Records:
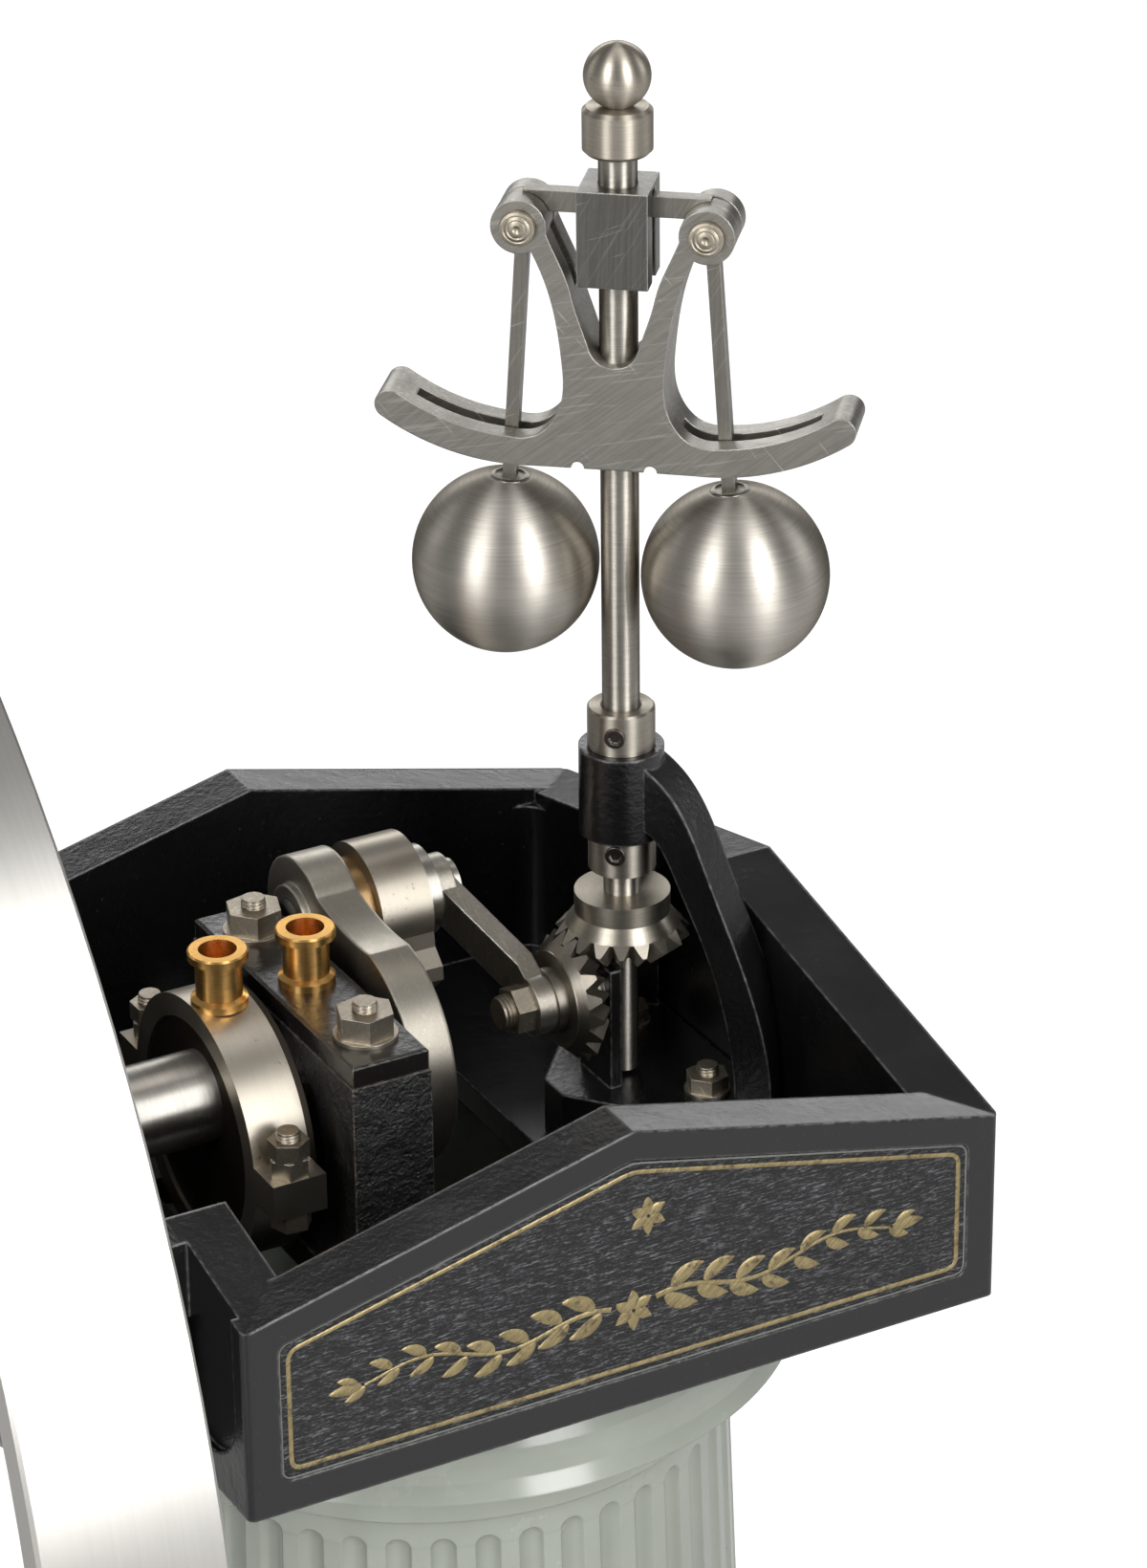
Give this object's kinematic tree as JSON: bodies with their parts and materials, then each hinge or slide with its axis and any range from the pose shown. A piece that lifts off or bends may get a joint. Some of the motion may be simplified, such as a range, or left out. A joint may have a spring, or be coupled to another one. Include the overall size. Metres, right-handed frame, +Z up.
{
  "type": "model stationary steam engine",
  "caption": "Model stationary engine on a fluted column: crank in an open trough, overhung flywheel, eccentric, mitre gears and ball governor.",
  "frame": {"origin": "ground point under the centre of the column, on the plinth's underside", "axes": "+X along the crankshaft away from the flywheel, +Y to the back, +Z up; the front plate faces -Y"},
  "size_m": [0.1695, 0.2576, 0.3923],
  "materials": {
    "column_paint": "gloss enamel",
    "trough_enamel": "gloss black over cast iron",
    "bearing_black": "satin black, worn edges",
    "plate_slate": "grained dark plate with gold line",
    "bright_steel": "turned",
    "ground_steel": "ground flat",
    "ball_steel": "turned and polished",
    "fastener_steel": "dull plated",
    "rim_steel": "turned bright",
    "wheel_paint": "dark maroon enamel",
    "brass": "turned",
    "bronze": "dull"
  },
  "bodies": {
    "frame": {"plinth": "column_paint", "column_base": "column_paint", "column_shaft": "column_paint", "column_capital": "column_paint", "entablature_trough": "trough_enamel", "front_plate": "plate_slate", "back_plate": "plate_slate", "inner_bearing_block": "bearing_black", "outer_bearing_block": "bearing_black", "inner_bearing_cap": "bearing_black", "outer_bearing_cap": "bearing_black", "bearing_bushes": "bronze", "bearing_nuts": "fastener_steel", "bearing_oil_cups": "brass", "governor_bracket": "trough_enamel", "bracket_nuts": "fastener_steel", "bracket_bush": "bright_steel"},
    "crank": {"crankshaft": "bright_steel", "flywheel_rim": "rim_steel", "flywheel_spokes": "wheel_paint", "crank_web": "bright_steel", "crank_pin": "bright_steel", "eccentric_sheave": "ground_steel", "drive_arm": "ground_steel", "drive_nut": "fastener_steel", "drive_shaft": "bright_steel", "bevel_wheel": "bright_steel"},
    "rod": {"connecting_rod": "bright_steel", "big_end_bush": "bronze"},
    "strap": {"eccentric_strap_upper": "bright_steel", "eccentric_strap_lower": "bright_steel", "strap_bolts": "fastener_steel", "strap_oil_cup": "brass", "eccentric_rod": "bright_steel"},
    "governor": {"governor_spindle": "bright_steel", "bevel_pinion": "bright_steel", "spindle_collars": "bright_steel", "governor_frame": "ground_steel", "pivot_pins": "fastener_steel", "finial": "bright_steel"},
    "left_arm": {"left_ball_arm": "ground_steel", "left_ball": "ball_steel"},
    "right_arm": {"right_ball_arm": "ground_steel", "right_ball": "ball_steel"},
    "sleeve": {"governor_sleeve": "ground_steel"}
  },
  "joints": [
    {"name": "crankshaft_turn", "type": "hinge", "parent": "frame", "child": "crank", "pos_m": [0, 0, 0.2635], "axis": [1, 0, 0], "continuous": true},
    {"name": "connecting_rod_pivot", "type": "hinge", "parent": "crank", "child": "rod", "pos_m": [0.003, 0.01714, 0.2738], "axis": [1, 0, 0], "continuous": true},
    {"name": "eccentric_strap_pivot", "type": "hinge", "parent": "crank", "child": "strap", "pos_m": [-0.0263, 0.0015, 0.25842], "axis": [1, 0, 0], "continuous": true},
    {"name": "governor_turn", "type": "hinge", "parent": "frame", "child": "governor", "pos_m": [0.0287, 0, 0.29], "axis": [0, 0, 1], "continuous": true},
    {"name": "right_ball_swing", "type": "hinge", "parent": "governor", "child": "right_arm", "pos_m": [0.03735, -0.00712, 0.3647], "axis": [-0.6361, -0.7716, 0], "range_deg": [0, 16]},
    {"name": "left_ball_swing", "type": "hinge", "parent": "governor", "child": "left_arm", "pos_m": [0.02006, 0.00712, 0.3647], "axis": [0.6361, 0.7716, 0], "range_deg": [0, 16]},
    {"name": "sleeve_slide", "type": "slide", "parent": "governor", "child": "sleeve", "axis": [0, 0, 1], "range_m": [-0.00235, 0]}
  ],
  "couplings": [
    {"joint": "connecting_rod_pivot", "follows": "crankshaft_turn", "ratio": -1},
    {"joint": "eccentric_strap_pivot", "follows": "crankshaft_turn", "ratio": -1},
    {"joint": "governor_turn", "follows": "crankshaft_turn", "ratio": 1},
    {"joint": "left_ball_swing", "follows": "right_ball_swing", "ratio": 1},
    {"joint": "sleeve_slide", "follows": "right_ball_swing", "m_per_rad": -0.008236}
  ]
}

==

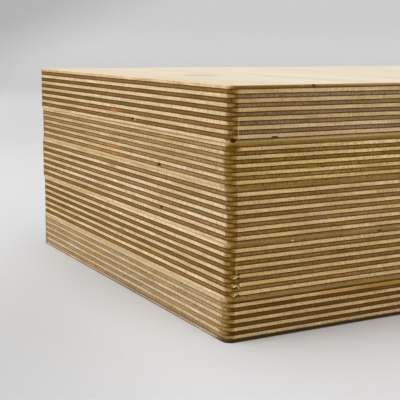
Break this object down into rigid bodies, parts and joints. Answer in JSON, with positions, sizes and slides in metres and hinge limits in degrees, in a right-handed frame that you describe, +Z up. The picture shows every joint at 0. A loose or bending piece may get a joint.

Exercise aim: Show the lines of the material that contain the word "piece".

Exercise answer:
Give this object's kinematic tree as JSON: bodies with their parts and materials, then each hinge or slide with its axis and any range from the pose shown. A piece that lifts off or bends may get a joint. Some of the motion may be simplified, such as a range, or left out. A joint may have a spring, or be coupled to another one. Include the overall size. Metres, right-handed frame, +Z up.
Break this object down into rigid bodies, parts and joints. Answer in JSON, with positions, sizes and slides in metres and hinge limits in degrees, in a right-handed frame that you describe, +Z up. The picture shows every joint at 0. A loose or bending piece may get a joint.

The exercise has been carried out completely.